Discovery of Useful Questions as Auxiliary Tasks
This addresses the challenge of improving data efficiency and representation learning in reinforcement learning agents, though it is incremental as it builds on existing GVF and meta-gradient methods.
The paper tackles the problem of reinforcement learning agents discovering their own auxiliary tasks (questions) to improve learning efficiency, and demonstrates that meta-learned auxiliary tasks outperform hand-designed ones in building useful representations and enhancing data efficiency on Atari 2600 games.
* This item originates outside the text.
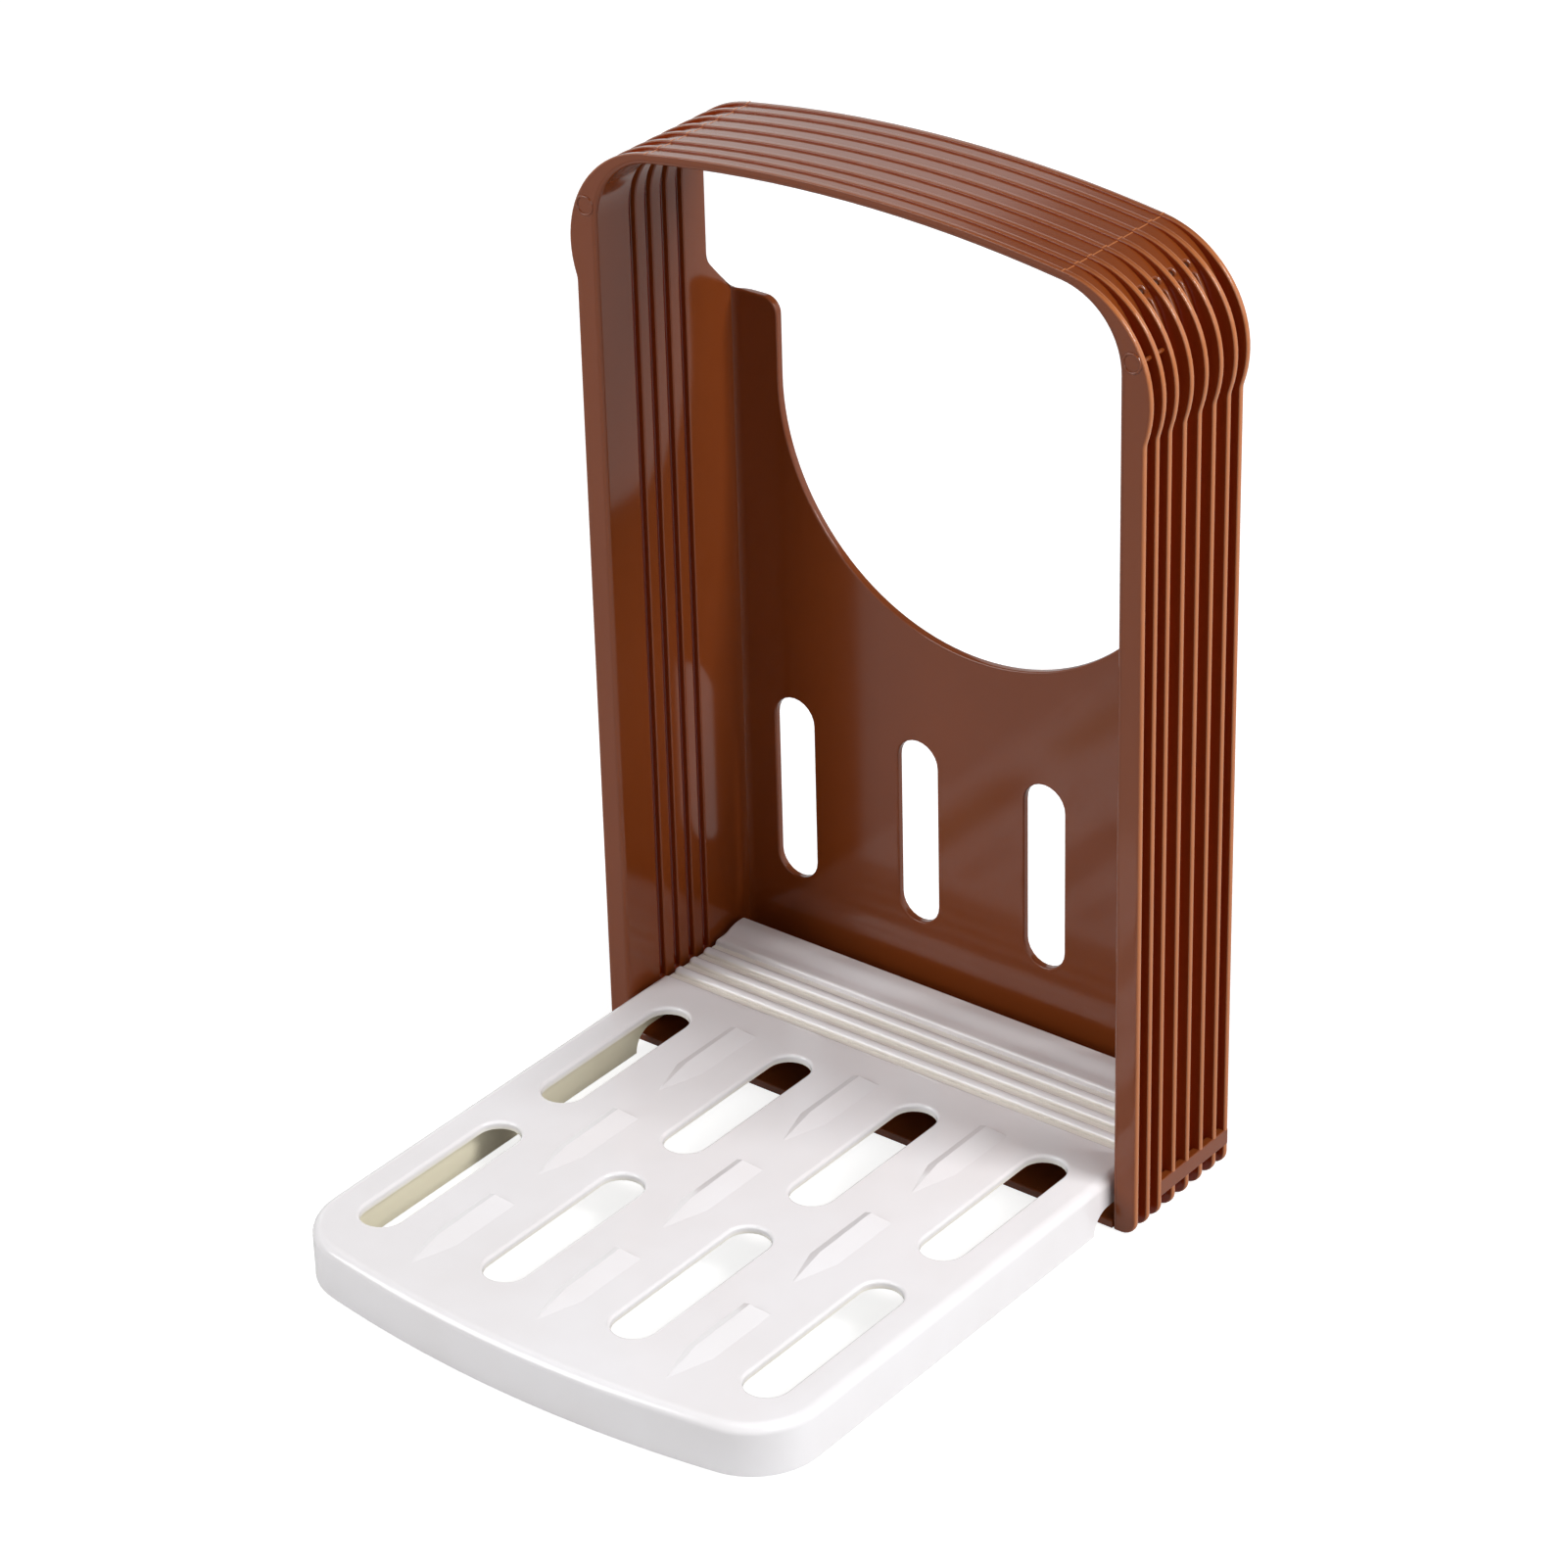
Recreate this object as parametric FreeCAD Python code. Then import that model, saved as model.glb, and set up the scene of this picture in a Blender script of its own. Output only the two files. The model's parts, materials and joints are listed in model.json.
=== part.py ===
"""Bread slicer guide: a finned arch with knife slits, and a slotted tray hinged at its foot.

Millimetres, +Z up, +Y from the front of the arch to its back plate. While it is modelled, Y = 0 is
the arch's front face. The finished pieces are moved so that the origin is at the middle of the
footprint, on the table.
"""
import FreeCAD, Part
import math
import os

V = FreeCAD.Vector

# Arch: sizes of the inner surface, and the wall round it
INNER_HALF_WIDTH = 71.25
CROWN_APEX = 236.3
CROWN_RADIUS = 370.0
CORNER_RADIUS = 18.0
WALL = 2.0
ARCH_DEPTH = 39.0
CROWN_PARTING_MARGIN = 15.45

# Fins: flat arches round the wall, from the front face to the back
FIN_THICKNESS = 1.5
PLAIN_PITCH = 4.7
GUIDE_PITCH = 5.6
FIN_LEG_HEIGHT = 4.35
FIN_CROWN_HEIGHT = 0.65
EAR_SWELL = 1.6
EAR_RADIUS = 26.0
EAR_FILLET = 5.5
FOOT_RADIUS = 3.5

# Knife slits through both walls, and the short hole above each
SLIT_WIDTH = 2.1
SLIT_TOP_ANGLE = 38.0
SLIT_HOLE_ANGLES = (42.0, 46.0)
POST_NAMES = ("front_post", "guide_post_1", "guide_post_2", "guide_post_3", "rear_post")

# Tie bar along the legs' outer edges
TIE_BAR_BOTTOM = 5.5
TIE_BAR_TOP = 9.8
TIE_BAR_THICKNESS = 2.0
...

Arguably, intelligent agents ought to be able to discover their own questions so that in learning answers for them they learn unanticipated useful knowledge and skills; this departs from the focus in much of machine learning on agents learning answers to externally defined questions. We present a novel method for a reinforcement learning (RL) agent to discover questions formulated as general value functions or GVFs, a fairly rich form of knowledge representation. Specifically, our method uses non-myopic meta-gradients to learn GVF-questions such that learning answers to them, as an auxiliary task, induces useful representations for the main task faced by the RL agent. We demonstrate that auxiliary tasks based on the discovered GVFs are sufficient, on their own, to build representations that support main task learning, and that they do so better than popular hand-designed auxiliary tasks from the literature. Furthermore, we show, in the context of Atari 2600 videogames, how such auxiliary tasks, meta-learned alongside the main task, can improve the data efficiency of an actor-critic agent.